恥というと、日本では羞恥心(embarrassment)や恥じらい(shyness)というイメージの方が強く、「自分はダメな人間で、無能で、愛される価値も存在する価値もない」という感覚が、恥(shame)だとはなかなか理解されません。

日本語では、無価値感という言葉のほうが近いようです。

しかし、無価値感は「自分を無価値だと感じる」というふうに、自己イメージや自己感を表すときに使う言葉で、無価値感という感情があるわけではありません。

この無価値感を生み出している感情が、恥(shame)です。

ジョーカーは恥(sheme)に苦しむあらゆる条件を備えていました。

貧困、障害、自分を見てくれない母親、人とは違う自分、孤立。

これらはすべて、恥(shame)を生み出す要因です。

貧しさによって蔑まれ、笑い声が出てしまう障害のせいで周囲から白い目で見られ、自分を気にかけてくれる人もおらず、唯一の肉親は、空想の中の白馬の王子さまを追いかけるばかりで、自分がどんなに愛されたくても、見向きもしてくれない。

「誰も自分を見ない」

ジョーカーが言ったこのセリフを、心の中で呟いたことがある人は、決して少なくないでしょう。

彼は、確かに自分の中に存在する。

そう思ったからこそ、映画鑑賞後に何も言えない無力感を感じた方も多かったのではないでしょうか。

ただ、この映画は、「ジョーカーになれ」と私たちをけしかけているのではなく、「ジョーカーにならない生き方とは何か、ジョーカーを生み出さない社会とはどんなものか」を問うているのだと思います。

 

ジョーカーを見ていて、私は、最近読んだノンフィクションの主人公を思い浮かべずにはいられませんでした。

盗んだ拳銃で4人を殺害した永山則夫死刑囚です。

死刑の基準 「永山裁判」が遺したもの (講談社文庫)

死刑の基準 「永山裁判」が遺したもの (講談社文庫)

 

彼も貧しさの中で育ち、兄から暴力を受け、給食費を払えないため学校にも行けなくなりました。

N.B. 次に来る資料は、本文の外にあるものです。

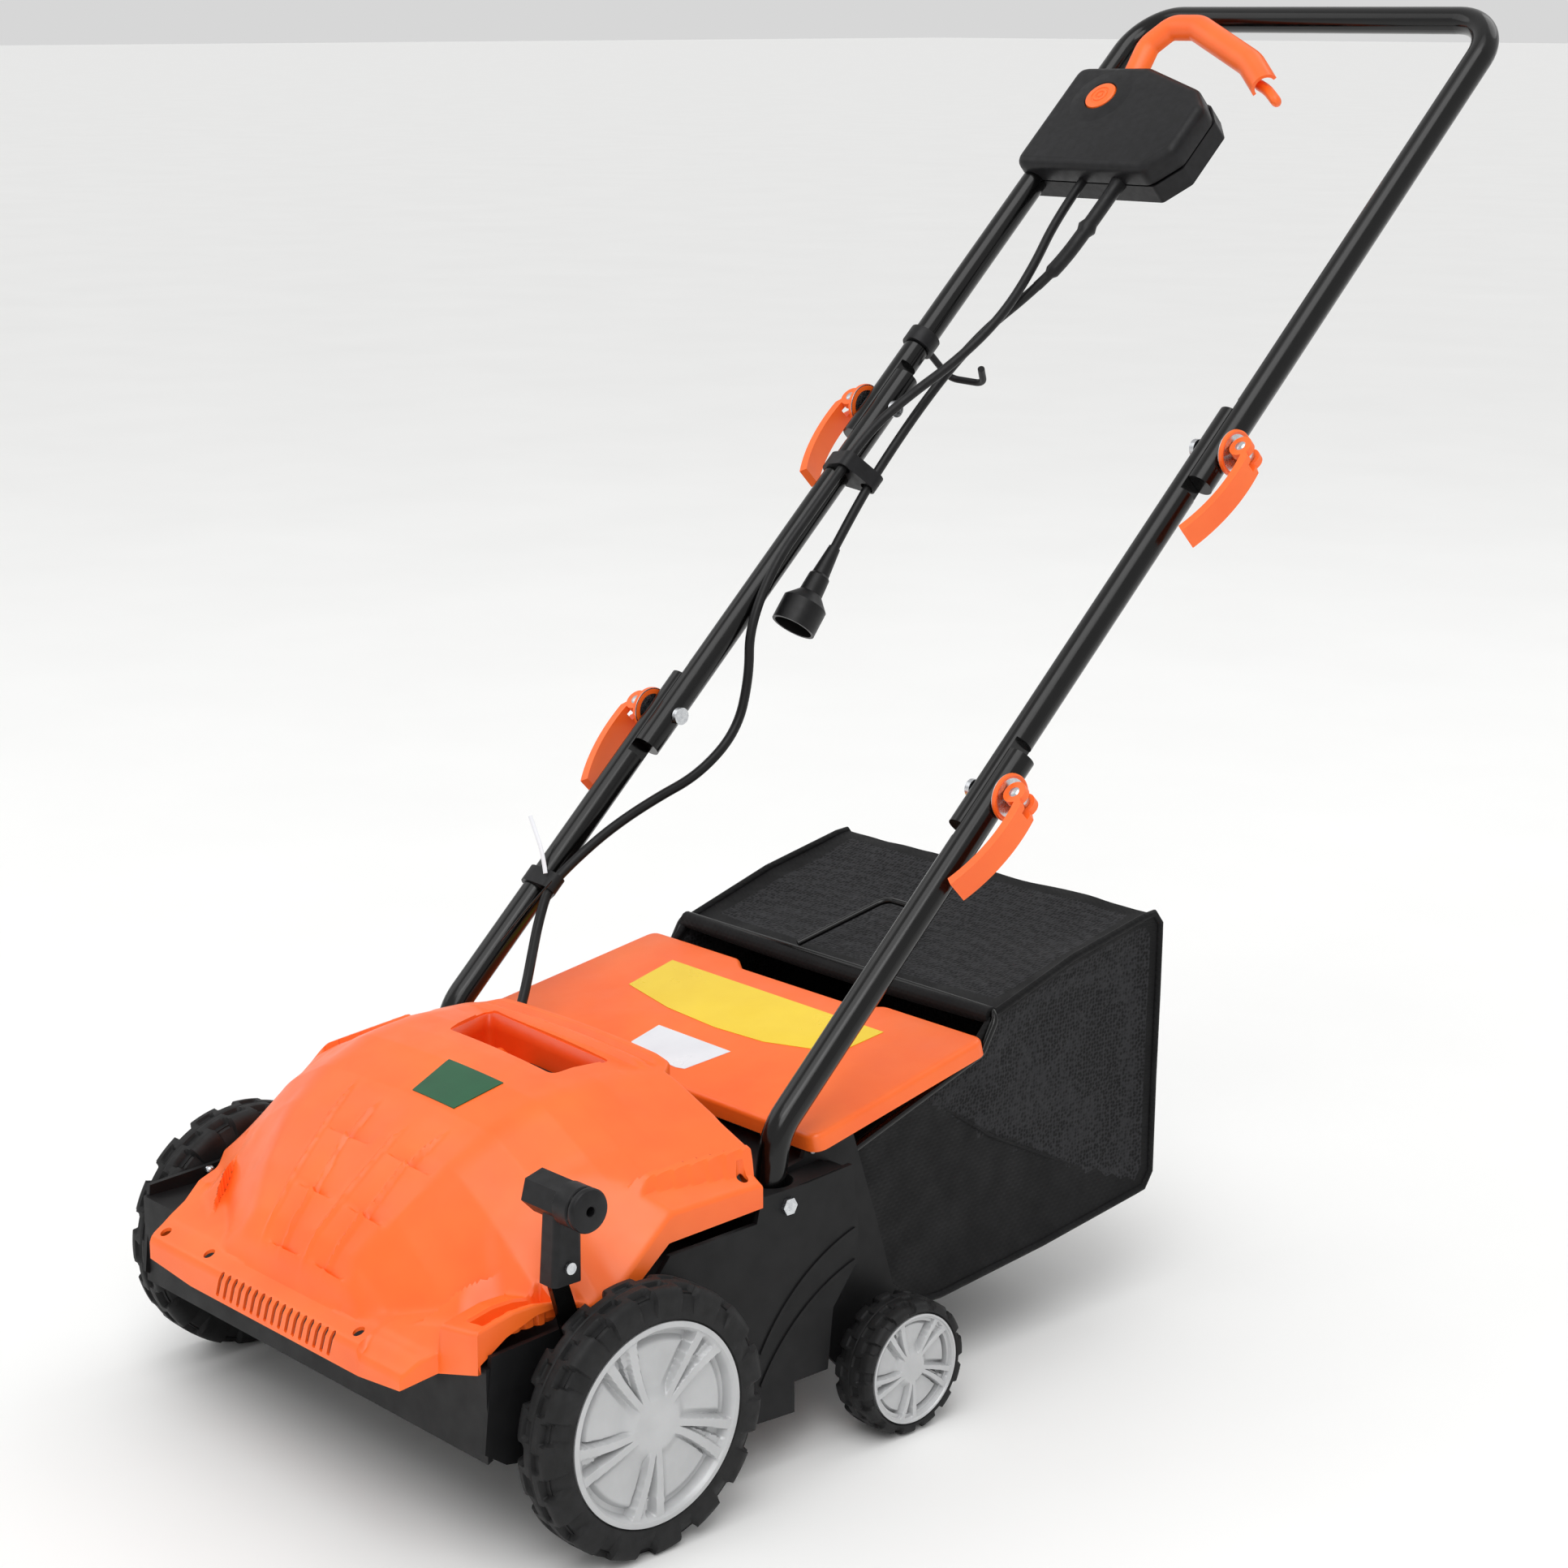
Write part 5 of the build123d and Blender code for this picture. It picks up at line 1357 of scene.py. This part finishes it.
def makeSwitchBox():
    # front shell of the switch box with broad soft edges and a well cut for the button
    outline = rounded(boxFacts["outline"], boxFacts["corner"], 8)
    top, soft = boxFacts["top"], boxFacts["soft"]
    rings = [(0.2, 1.2), (0.0, 1.8), (0.0, top - soft)]
    rings += [(soft * (1 - math.cos(math.radians(a))), top - soft + soft * math.sin(math.radians(a)))
              for a in (15, 30, 45, 60, 75, 90)]
    points = [onHandle(x, s, n) for by, n in rings for x, s in shrunk(outline, -by)]
    count = len(outline)
    faces = [tuple(range(count)), tuple(range((len(rings) - 1) * count, len(rings) * count))]
    faces += ringFaces(len(rings), count)
    mesh = closedMesh("switchShell", points, faces)
    shell = placePiece("switchShell", mesh, "upper_handle", "nylon", ("switch_box_front",),
                       sharp=25)
    # well for the button
    x0, s0 = buttonFacts["place"]
    wall = [onHandle(x, s, n) for n in (8, 30) for x, s in disc(x0, s0, boxFacts["well"], 48)]
    faces = [tuple(range(48)), tuple(range(48, 96))]
    faces += ringFaces(2, 48)
    cutAway(shell, [closedMesh("buttonWell", wall, faces)])


# height lever's grip: its place off the front axle, and the radius and reach of each ring
gripFacts = {
    "place": (0, -52, 256),
    "rings": [(9, 227), (13.4, 227.4), (14.8, 229), (14.8, 242), (14.2, 242.8), (13.2, 243.2), (13.2, 244.4),
              (14.6, 245), (15.0, 246), (15.0, 248.4), (14.2, 249.6), (12.6, 250.2), (4.2, 250.2),
              (3.4, 249.4), (3.4, 240)],
}


def makeGrip():
    # turned outer half of the lever grip, with a groove, a collar and the bore in its end
    lathe("leverGrip", gripFacts["rings"], fromAxle(*gripFacts["place"]), Vector((1, 0, 0)), "height_crank",
          "nylon", sides=36)


# free end of the bail: its place on the handle, and the stop's route along and off the bar
bailFacts = {"tilt": 12, "pivot": (-92, 4), "tip": [(-12, 13), (-2, 9), (8, 2), (17, -5)], "thick": 4.6}


def makeBailTip():
    # finger stop at the free end of the bail: a short rounded tongue
    turn = Matrix.Rotation(math.radians(bailFacts["tilt"]), 3, "X")
    origin = onHandle(0, *bailFacts["pivot"])
    route = [origin + Vector((x, 0, 0)) + (turn @ upHandle) * y - (turn @ offHandle) * 5
             for x, y in bailFacts["tip"]]

    def width(share):
        return bailFacts["thick"] * math.sqrt(max(1 - max(share - 0.85, 0) ** 2 * 40, 0.05))

    ring, faces = tubeMesh(centreLine("bailTipLine", route), width, 18, flat=1.25)
    newPiece("bailTip", ring, faces, "bail", "orange", sharp=60)


makeCams()
makeSwitchBox()
makeGrip()
makeBailTip()
print("stage: joints and switch box")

貧しさを笑い蔑む世の中を恨み、米軍基地から盗んだ拳銃で、4人の命を奪いました。

逮捕後、弁護士という人が自分のために何をしてくれるかも知らないほど、彼は無学でした。

永山則夫死刑囚は、裁判で社会の責任を問い続けました。

「自分のような人間を生み出さない社会にしてほしい」

これを殺人犯のたわごと、開き直り、社会に対する責任転嫁と決めつけてしまって、果たして良いのか。

もちろん、どんな生い立ちや背景を背負っていても、それが殺人を肯定する理由にはなりません。

それでも、貧しさの責任を個人や家庭に押しつけるような社会のあり方が続くなら、社会に牙を剥くジョーカーは、これからも生まれ続けると思います。

「自分のような人間を生み出さない社会に」

その実現のために、心理職がやらなくてはいけないことがたくさんあるような気がします。